Si je m'en tiens à la définition juridique, vous savez que le Code pénal dans son article 212-1 précise les deux conditions qui sont nécessaires pour que la réduction à l'esclavage constitue un crime contre l'humanité. Premièrement, il faut qu'elle ait été inspirée par des motifs politiques, philosophiques, raciaux ou religieux. Chacun sait que c'est quand même le motif économique qui a le plus directement inspiré les armateurs nantais, bordelais ou havrais dans l'extraordinaire mobilisation de la puissance maritime française pour se livrer à ce commerce mondial avec une matière première singulière, dont vous dénonciez les méfaits.
Mais, s'il est vrai que certains propos racistes, religieux parfois, souvent philosophiques, pouvaient donner bonne conscience à ces armateurs français et européens, on a tout à l'heure rappelé, et vous-même l'avez fait, que la France n'était pas la seule, hélas, à pouvoir regretter cette triste page de son histoire. Faut-il rappeler un texte intéressant qui est tiré du dictionnaire de l'histoire naturelle de 1803 : "Le nègre est et sera toujours esclave. L'intérêt l'exige, la politique le demande et sa propre constitution s'y soumet presque sans peine". Ce "presque" est tout à fait intéressant. Mais, il est vrai que ce n'était pas non plus, et c'est la seconde condition posée par le Code pénal, une oeuvre organisée en exécution d'un plan concerté à l'encontre d'un groupe de populations. Ce sont, en réalité, toutes les populations côtières d'Afrique qui en ont été victimes.

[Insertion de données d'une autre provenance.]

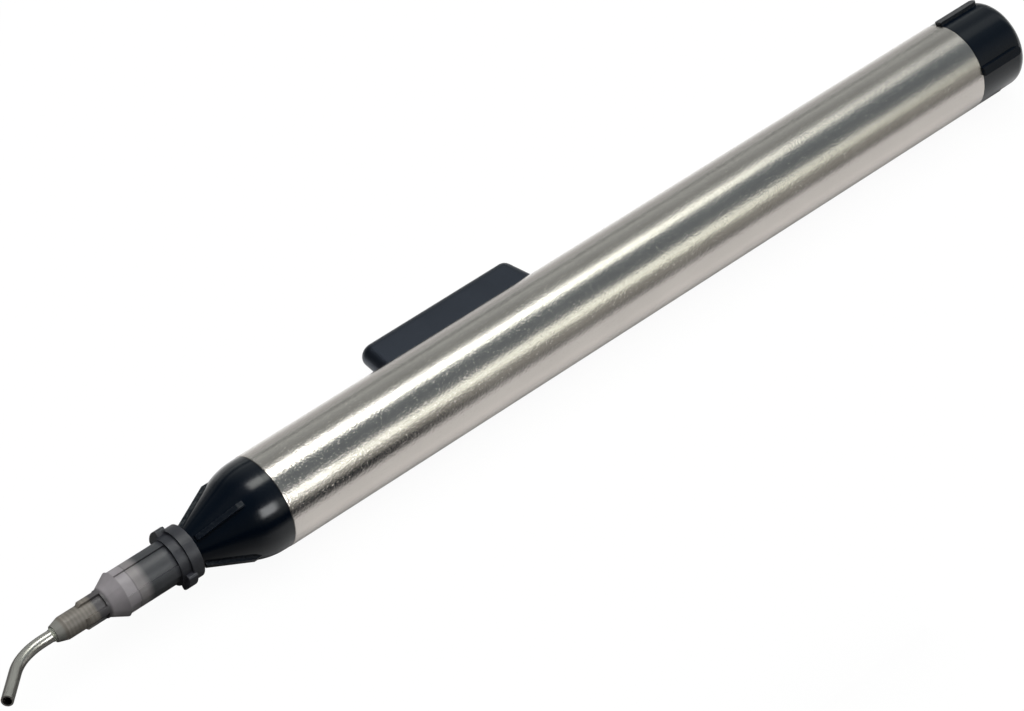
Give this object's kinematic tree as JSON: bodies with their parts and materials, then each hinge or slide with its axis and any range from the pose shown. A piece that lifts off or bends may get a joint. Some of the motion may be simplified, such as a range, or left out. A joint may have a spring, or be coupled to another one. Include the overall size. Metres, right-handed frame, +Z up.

Je voudrais d'abord dire qu'en effet le dommage durable qui a été subi par de nombreux territoires africains vaut réparation et la France devrait y trouver, comme d'autres, une justification, s'il en était besoin, à un effort massif de l'aide publique au développement de ces pays-là.
S'agissant de la question de l'expression "crime contre l'humanité", nous sommes disposés à l'examiner et Mme la ministre de la Justice y est, pour sa part, disposée. Il faudrait quand même rappeler, s'il en était besoin, que les formes les plus modernes d'esclavage, et je pense en particulier à l'exploitation des domestiques, sont heureusement couvertes par d'autres dispositions pénales. Est-il besoin de dire que le gouvernement lutte avec détermination par le biais de ces dispositions, pour empêcher ces formes modernes d'esclavage ?
Mais, en tout cas, la question que vous avez posée peut être considérée comme désormais à l'étude. Nous aurons l'occasion d'en reparler./.